In April 2002, six hundred urns containing the remains of children killed at Spiegelgrund were interred at Vienna's Central Cemetery in the section reserved for victims of the Nazi regime. Approximately three hundred mourners came to pay their respects at the funeral, and the names of all the children are inscribed onto eight stone slabs, accompanied by a stone bench and bowl of flowers. Detailed coverage of the burial ceremony, as well as full background are told in the 2004 documentary film Gray Matter.

Among those laid here were: Gerhard Zehetner, 18 months old; Irma Sperling, aged 3, from Hamburg; Annemarie Tanner, aged 4, who was admitted for rickets in 1941 and lost twenty-five percent of her body weight within six months. A photo of the child, taken by Gross, shows her naked on a sheet. Tanner's older sister, Waltraud Häupl, became an outspoken supporter of a memorial when she discovered her sister's remains in 1999; Felix Janauschek, aged 16, was diagnosed with cerebral palsy. He contracted influenza in March 1943 and was left outside on the balcony of the ward until his condition worsened. His official cause of death was pneumonia.

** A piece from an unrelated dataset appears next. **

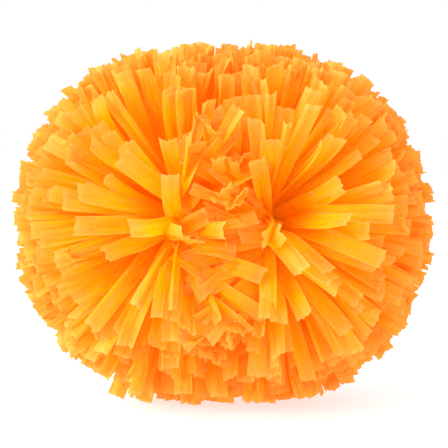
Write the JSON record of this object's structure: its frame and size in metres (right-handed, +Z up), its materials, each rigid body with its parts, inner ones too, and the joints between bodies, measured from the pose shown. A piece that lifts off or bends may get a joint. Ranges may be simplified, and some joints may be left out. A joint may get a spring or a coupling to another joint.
{
  "type": "cheer pom pom",
  "caption": "Fluffed two-burst cheer pom pom of slit orange plastic film, tied round the two necks of a hidden baton handle.",
  "frame": {"origin": "on the surface the pom rests on, under the middle of the grip", "axes": "+X along the handle, from the left burst to the right one; +Y to the back, where the hand goes in; +Z up"},
  "size_m": [0.36, 0.3132, 0.3076],
  "materials": {
    "film": "satin translucent film, crinkled",
    "grip": "moulded, fine matt",
    "cap": "moulded, semi-gloss",
    "tie": "natural nylon"
  },
  "bodies": {
    "root": {"grip_tube": "grip", "end_cap_left": "cap", "cable_tie_left": "tie", "end_cap_right": "cap", "cable_tie_right": "tie", "streamer_sheet_left_01": "film", "streamer_sheet_left_02": "film", "streamer_sheet_left_03": "film", "streamer_sheet_left_04": "film", "streamer_sheet_left_05": "film", "streamer_sheet_left_06": "film", "streamer_sheet_left_07": "film", "streamer_sheet_left_08": "film", "streamer_sheet_left_09": "film", "streamer_sheet_left_10": "film", "streamer_sheet_left_11": "film", "streamer_sheet_left_12": "film", "streamer_sheet_left_13": "film", "streamer_sheet_left_14": "film", "streamer_sheet_left_15": "film", "streamer_sheet_left_16": "film", "streamer_sheet_right_01": "film", "streamer_sheet_right_02": "film", "streamer_sheet_right_03": "film", "streamer_sheet_right_04": "film", "streamer_sheet_right_05": "film", "streamer_sheet_right_06": "film", "streamer_sheet_right_07": "film", "streamer_sheet_right_08": "film", "streamer_sheet_right_09": "film", "streamer_sheet_right_10": "film", "streamer_sheet_right_11": "film", "streamer_sheet_right_12": "film", "streamer_sheet_right_13": "film", "streamer_sheet_right_14": "film", "streamer_sheet_right_15": "film", "streamer_sheet_right_16": "film"}
  },
  "joints": []
}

The site now contains multiple exhibits about the euthanasia program and memorials to the victims. A permanent memorial was erected on the site in 2002, and since November 2003, has included 772 lighted poles, whose arrangement was designed by Tanja Walter. A plaque nearby states that the strict arrangement of the lighted stelae reflects the "situation of the children, held hostage and deprived of their freedom".